At the same time, I’ve been struggling with something seemingly different...the Christian call to servanthood. Too big a struggle to detail here, but trust me this struggle's been/is a doozy. Recently though something happened, around the beginning of the new year. I was reading up on how manuscripts were literally created, mega fascinating. One article was going into detail about the process and then bam, it froze me in my tracks....for it compared the life of a scribe with that of a servant. In none too amused terms either, its author kind of shook his head and moaned his view here, that the scribes were the medieval version of sweatshop workers he felt, overused undercompensated labor, breaking their backs stooped over their little desks writing in poor rooms with even poorer light, the dreariness of it.

A scribe.....a servant? The serenity i long for there....dreary? This thing i find myself gravitating like a magnet towards when i need calming, this thing i bleeping fantasize about, this thing i even long to base my concrete day to day "rule of life" on somehow....this life of scribe is seen as a dreary servant? Something about that kind of shook me up. I guess one person's healing is another person's idea of horror. And it later made me realize that the ~kind~ of servanthood Christ gives us is PERSONAL. Tailored to each heart. And that's why its not usually some sort of horrible gut wrenching sacrifice on our part when it comes down to it but rather a GIFT underneath. A SERIOUS gift! It feels like we are asked to be servants in the places that will heal us the most, were that deep relentless draw is that He put in our hearts (and part of that place for me happens to be as a "scribe" it seems).

The thing is, in Scripture the servanthood we are called to is that of a bond-servant, those who may start off as a forced servant, and it may not be an easy life, but still something clicks and the servant realizes this is actually the place they are meant to be and they ~choose~ to stay....they know, difficulties though there may be, that this place is their true longing deep down, the deeper desire. They then become a bondservant, devoted for always, and adopted under the permanent care of their Master. Their serving feels now more that of a son of a daughter (to me it does anyway), that they are no longer merely a guest but are finally "at home". A servant is a guest and feels it, but a bondservant is adopted when it comes down to it aren't they? The difference there is night and day. The difference is be-long-ing. To quote Emily again (from book three, now how can i resist?):

““There was a sense of harmony in the house. The things in it did not have to become acquainted but were good friends from the very start They did not shriek at each other. There was not a noisy room in the house. ...

“Oh isn’t it nice to feel that a place belongs to you?” (said Dean)
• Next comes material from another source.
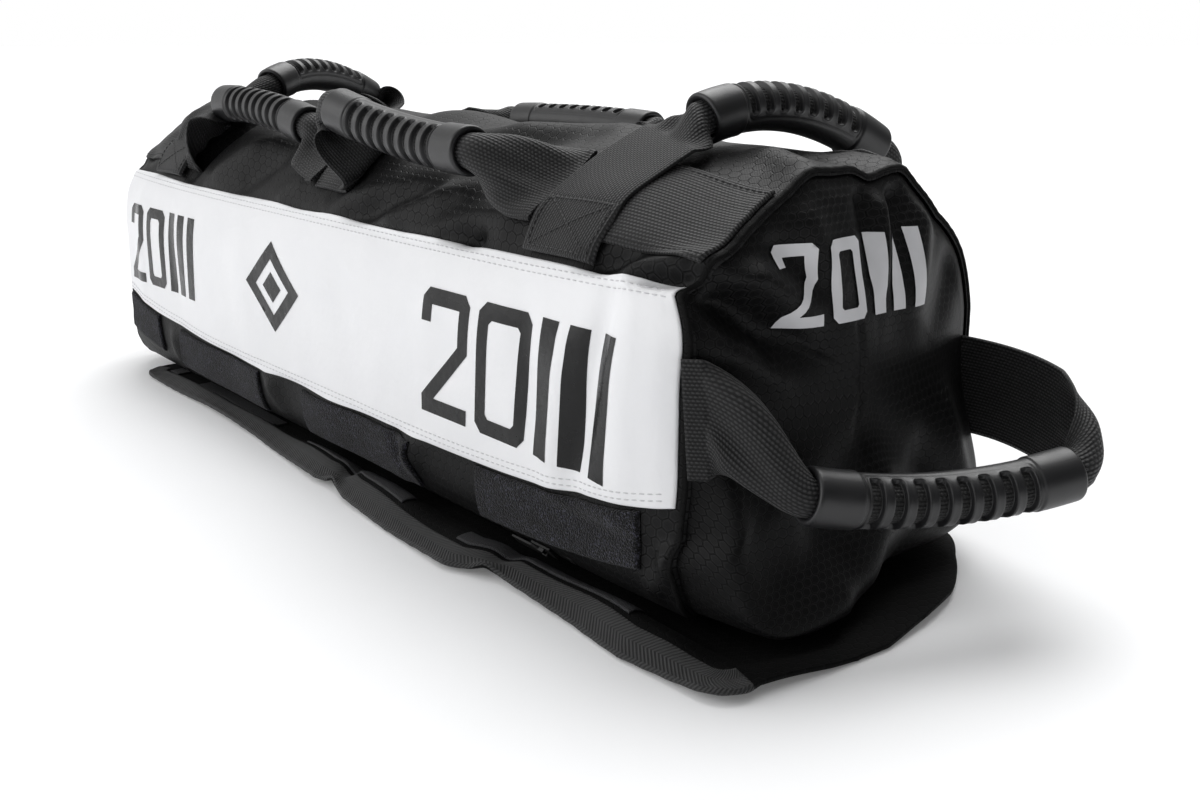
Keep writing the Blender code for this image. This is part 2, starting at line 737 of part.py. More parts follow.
def flap(fabric, tape, hook):
    """Closing flap: a stretch under the bag and one that folds up in front."""
    sheet_low = BINDING_TAPE + FIT_GAP
    sheet_high = sheet_low + FLAP_SHEET
    back_corner, front_corner = (FLAP_BACK_CORNER, FLAP_BACK_TAPER), (FLAP_FRONT_CORNER, FLAP_FRONT_CORNER)
    inner = flap_outline(-FLAP_FOLD + FIT_GAP, FLAP_BACK_DEPTH, back_corner=back_corner)
    plate("flap_inner", inner, 0.0, FLAP_THICKNESS, fabric)
    fold = pivot_at("pivot_flap_fold", Vector((0, -FLAP_FOLD, sheet_high)))
    front = flap_outline(-FLAP_FRONT_DEPTH, -FLAP_FOLD, front_corner=front_corner)
    plate("flap_front", front, sheet_low, sheet_high, fabric, fold)
    far_x = FLAP_SHIFT - FLAP_LENGTH / 2 + FLAP_FRONT_CORNER
    near_x = FLAP_SHIFT + FLAP_LENGTH / 2 - FLAP_FRONT_CORNER
    edge = -FLAP_FRONT_DEPTH - FIT_GAP
    back = -FLAP_FRONT_DEPTH + BINDING_WIDTH
    top = sheet_high + FIT_GAP
    profile = (
        (back, 0.0), (edge - BINDING_TAPE, 0.0), (edge - BINDING_TAPE, top + BINDING_TAPE),
        (back, top + BINDING_TAPE), (back, top), (edge, top), (edge, BINDING_TAPE), (back, BINDING_TAPE),
    )
    rings = [[Vector((x, y, z)) for y, z in profile] for x in (far_x, near_x)]
    loft("flap_binding", rings, tape, fold)
    for number, (start, end) in enumerate(patch_spans()):
        start = max(start, far_x)
        low, high = back + FIT_GAP, back + FIT_GAP + HOOK_WIDTH
        outline = ((start, low), (end, low), (end, high), (start, high))
        plate(f"hook_strip_{number + 1}", outline, top, top + HOOK_THICKNESS, hook, fold)


# Zip

def zip_fastener(tape, plastic):
    """Zip in the slot of the shell: tape, chain, stops, slider and pull."""
    half = tilt_of(TAPE_WIDTH, ZIP_ANGLE)
    base = -FABRIC - CHAIN_DROP
    below = base - FIT_GAP - TAPE_THICKNESS
    end = ZIP_LENGTH / 2
    tape_end = end + TAPE_WIDTH / 2
    zip_sheet = np.linspace(ZIP_ANGLE - half, ZIP_ANGLE + half, 9)
    stations = (-tape_end, tape_end)
    outer = [[skin(x, a, below + TAPE_THICKNESS) for a in zip_sheet] for x in stations]
    inner = [[skin(x, a, below) for a in zip_sheet] for x in stations]
    sheet("zip_tape", outer, inner, tape)
    chain_end = end - STOP_LENGTH - 2 * FIT_GAP
    teeth = int(2 * chain_end / TOOTH_PITCH)
    half_chain = tilt_of(CHAIN_WIDTH, ZIP_ANGLE)
    outer, inner = [], []
    for number in range(2 * teeth + 1):
        x = -chain_end + number * chain_end / teeth
        height = base + CHAIN_THICKNESS + (TOOTH_HEIGHT if number % 2 else 0)
        angles = np.linspace(ZIP_ANGLE - half_chain, ZIP_ANGLE + half_chain, 3)
        outer.append([skin(x, a, height) for a in angles])
        inner.append([skin(x, a, base) for a in angles])
    sheet("zip_chain", outer, inner, plastic)
    top = base + CHAIN_THICKNESS + TOOTH_HEIGHT
    half_width = CHAIN_WIDTH / 2
    for place, side in (("near", 1), ("far", -1)):
        span = (side * (end - STOP_LENGTH - FIT_GAP), side * (end - FIT_GAP))
        skin_block(f"zip_stop_{place}", span, (-half_width, half_width), (base, top), plastic)
    slide = pivot_at("pivot_zip_slider", Vector((0, 0, 0)))
    slide.location = skin(0, ZIP_ANGLE)
    seat = top + FIT_GAP
    crest = seat + SLIDER_PLATE
    slider(slide, seat, crest, plastic)
    pull_tab(crest + FIT_GAP, plastic)


def slider(pivot, seat, crest, plastic):
    """Slider plate with two ears for the pull tab."""
    sharp = FIT_GAP / 5
    inside, outside = EAR_SPACING / 2, EAR_SPACING / 2 + EAR_THICKNESS
    half = SLIDER_WIDTH / 2
    sides = (outside + sharp, outside, inside, inside - sharp)
    columns = [-half, *(-a for a in sides), *reversed(sides), half]
    ear = EAR_LENGTH / 2
    lengths = [-SLIDER_LENGTH / 2, -ear - sharp, -ear, ear, ear + sharp, SLIDER_LENGTH / 2]
    tall = crest + 2 * FIT_GAP + PULL_THICKNESS
    base, outward, ahead = skin_frame(0, ZIP_ANGLE)
    outer, inner = [], []
    for x in lengths:
        level = [tall if abs(x) <= ear and inside <= abs(a) <= outside else crest for a in columns]
        spot = base + Vector((SLIDER_REST_X + x, 0, 0))
        outer.append([spot + ahead * a + outward * h for a, h in zip(columns, level)])
        inner.append([spot + ahead * a + outward * seat for a in columns])
    return sheet("zip_slider", outer, inner, plastic, pivot=pivot)


def pull_tab(seat, plastic):
    """Pull tab held between the slider's ears."""
    base, outward, ahead = skin_frame(0, ZIP_ANGLE)
    place = base + Vector((SLIDER_REST_X, 0, 0)) + outward * (seat + PULL_THICKNESS / 2)
    pivot = pivot_at("pivot_zip_pull", place)
    narrow = EAR_SPACING / 2 - FIT_GAP
    wide = PULL_WIDTH / 2
    neck = EAR_LENGTH
    stations = ((PULL_HEEL, narrow), (-neck, narrow), (-2 * neck, wide), (-PULL_LENGTH, wide))
    rings = []
    for x, half in stations:
        corners = ((-1, -1), (1, -1), (1, 1), (-1, 1))
        spot = place + Vector((x, 0, 0))
        rings.append([spot + ahead * (half * a) + outward * (PULL_THICKNESS / 2 * b) for a, b in corners])
    return loft("zip_pull", rings, plastic, pivot)


def patch_spans():
    """Stations of the loop patches along the bag."""
    start = -HALF_LENGTH + FIT_GAP
    end = start + PATCH_FAR_LENGTH
    spans = []
    for number in range(PATCH_COUNT):
        spans.append((start, end))
        start = end + (PATCH_FAR_GAP if number == 0 else PATCH_GAP)
        end = min(start + PATCH_LENGTH, HALF_LENGTH - PATCH_NEAR_MARGIN)
    return spans


def main():
    """Build the whole trainer."""
    clear_scene()
    fabric = material("ripstop_fabric", (0.018, 0.018, 0.020), 0.85)
    vinyl = material("white_vinyl", (0.80, 0.80, 0.82), 0.35)
    pile = material("loop_pile", (0.012, 0.012, 0.020), 0.95)
    webbing = material("webbing", (0.030, 0.030, 0.032), 0.80)
    plastic = material("grip_plastic", (0.022, 0.022, 0.024), 0.45)
    canvas = material("filler_canvas", (0.10, 0.10, 0.10), 0.9)
    tape = material("binding_tape", (0.035, 0.035, 0.036), 0.85)
    hook = material("hook_tape", (0.010, 0.010, 0.012), 0.70)
    shell_body(fabric)
    end_panel("end_panel_near", 1, fabric)
    end_panel("end_panel_far", -1, fabric)
    fillers(canvas)
    band(vinyl)
    loop_patches(pile)
    straps(webbing)
    handles(webbing, plastic)
    flap(fabric, tape, hook)
    zip_fastener(tape, plastic)


main()
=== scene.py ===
# %% [markdown]
# # A sandbag trainer
#
# The real thing is a fabric tube filled with sand. It is sewn from black
# ripstop, carries a white band along its front, and has seven webbing handles
# with moulded grips. This lesson dresses the plain CAD solids of that bag.
# Everything is in metres: X runs along the bag, the front faces -Y, Z is up.
#
# The solids are loaded first. They never move, and every new surface below is
# placed in the same frame, so nothing has to be fitted by eye.

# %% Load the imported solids
import math

import bpy
import numpy as np
from mathutils import Matrix, Vector
from mathutils.geometry import delaunay_2d_cdt


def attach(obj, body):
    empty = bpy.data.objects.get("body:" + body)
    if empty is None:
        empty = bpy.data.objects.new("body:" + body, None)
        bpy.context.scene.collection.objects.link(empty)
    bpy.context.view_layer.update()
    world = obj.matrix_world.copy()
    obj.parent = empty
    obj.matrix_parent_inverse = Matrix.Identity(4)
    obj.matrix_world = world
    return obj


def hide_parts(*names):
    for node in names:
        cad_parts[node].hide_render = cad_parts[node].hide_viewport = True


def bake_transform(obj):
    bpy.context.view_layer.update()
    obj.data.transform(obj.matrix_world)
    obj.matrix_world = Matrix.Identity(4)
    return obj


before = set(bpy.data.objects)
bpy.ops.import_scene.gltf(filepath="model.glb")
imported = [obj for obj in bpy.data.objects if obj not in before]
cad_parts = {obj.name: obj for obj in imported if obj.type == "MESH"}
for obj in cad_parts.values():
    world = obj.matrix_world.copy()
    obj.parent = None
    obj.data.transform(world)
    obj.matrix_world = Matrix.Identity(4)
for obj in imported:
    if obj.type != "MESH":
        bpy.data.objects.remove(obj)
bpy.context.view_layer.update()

# %% [markdown]
# ## The camera
#
# The photograph looks down on the bag's near end from the front. The camera
# stands where the straight edges of the bag line up with the photograph. Its
# sensor is as wide as its focal length, which makes the picture 1200 pixels
# wide for a focal length of 1200 pixels.

# %% Camera
CAMERA_PLACE = Vector((0.6301, -0.4231, 0.2496))
CAMERA_TURN = math.radians(49.37)
CAMERA_DOWN = math.radians(16.87)


def make_camera():
    """Camera whose right, up and backward directions are the matrix columns."""
    data = bpy.data.cameras.new("photo_camera")
    data.lens, data.sensor_width = 36.0, 36.0
    data.clip_start, data.clip_end = 0.02, 60.0
    camera = bpy.data.objects.new("photo_camera", data)
    bpy.context.scene.collection.objects.link(camera)
    right = Vector((math.cos(CAMERA_TURN), math.sin(CAMERA_TURN), 0))
    level = Vector((-math.sin(CAMERA_TURN), math.cos(CAMERA_TURN), 0))
    ahead = level * math.cos(CAMERA_DOWN) - Vector((0, 0, math.sin(CAMERA_DOWN)))
    columns = Matrix((right, right.cross(ahead), -ahead)).transposed()
    camera.matrix_world = Matrix.Translation(CAMERA_PLACE) @ columns.to_4x4()
    bpy.context.scene.camera = camera


make_camera()
print("camera at", [round(v, 3) for v in CAMERA_PLACE])

# %% [markdown]
# ## The studio
#
# A white table and a white room. Two sun lamps with very large discs stand for
# soft boxes: a low one in front lights the band, and a high one behind throws
# the soft shadow to the front. The world fills in the rest. It is brighter
# behind and above the bag than on the camera's side, and that puts the grey
# sheen on the top of the fabric. Light Path's Is Camera Ray keeps the
# background plain white.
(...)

“It’s nicer to feel that you belong to a place,’ said Emily, looking around her affectionately.”
A Christian’s serving it seems is not meant to be the grief of a slave who never feels at home, but the hidden gift of the be-long-ing of a bond servant...despite how it may look to others. A bond servant is exactly who you want to be when the dark night of the soul hits too, when all you can do is obey, when the heart is dry and uninspired...and it sure does happen. But i think when you are in your right place it just doesn’t matter , because you’re home .....and just doing your little duties, just obeying.... is enough. You don’t have to be “inspired” and “‘spontaneous” all the time....just being a bond servant is enough. I find that words can't express the comfort there, or say just how much i have needed that. REALLY needed that.

So something about this has just caught my heart my lately. Won’t let go. That our servanthood is so interwined with our deepest longing and our "home-ness". And in my case it seems it involves this "life of a scribe"-ness somehow. I don't know why i detail this here. Perhaps just because i need this focus so much so i need to “put” it somewhere. And i don't know how to actually embrace this "life of a scribe" either. Can one clean house like a scribe maybe, bake bread like a scribe, by letting your motions be a "writing"', a carrying forward and a beautifying somehow? It'll just have to unfold over time i guess. But it still really helps to write about this "scribe-ness" here anyway. I just really long to live like a scribe somehow, to unwrap this gift of “bond-servant”-ness in my life. Makes me feel like a kid on Christmas. So i just can’t resist ending with yet another Emily of New Moon quote (hey, we all need a heroine, smile). Again from the third book in the series:

“This has been a lyric spring day–and a miracle has happened. It happened at dawn–when I was leaning out of my window, listening to a little, whispering, tricksy wind o’ morning blowing out of Lofty John’s bush. Suddenly–the flash came—again–after these long months of absence–my old, in expressible glimpse of eternity. And all at once I knew I could write. I rushed to my desk and seized my pen. All the hours of early morning I wrote; and when I heard Cousin Jimmy going downstairs I flung down my pen and bowed my head over my desk in utter thankfulness that I could work again.

“Get leave you to work–
In this world ‘tis the best you get at all,
For God in cursing gives us better gifts
Than men in benediction.’

So wrote Elizabeth Barret Browning–and truly. It is hard to understand why work must be called a curse–until one remembers what bitterness forced or uncongenial labour is. But the work for which we are fitted–which we feel we are sent into the world to do–what a blessing it is and what fulness of joy it holds. I felt this to-day as the old fever burned in my finger-tips and my pen once more seemed a friend.

‘Leave to work’—one would think any one could obtain so much. But sometimes anguish and heartbreak forbid us the leave. And then we realise that we have lost and know that it is better to be cursed by God than forgotten by Him. If He had punished Adam and Eve by sending them out to idleness, indeed they would have been outcast and accursed. Not all the dreams of Eden ‘whence the four great rivers flow’ could have been a s sweet as those I am dreaming to-night, because the power to work has come back to me.

‘Oh God, as long as I live give me le’leave to work’, Thus pray I. Leave and Courage.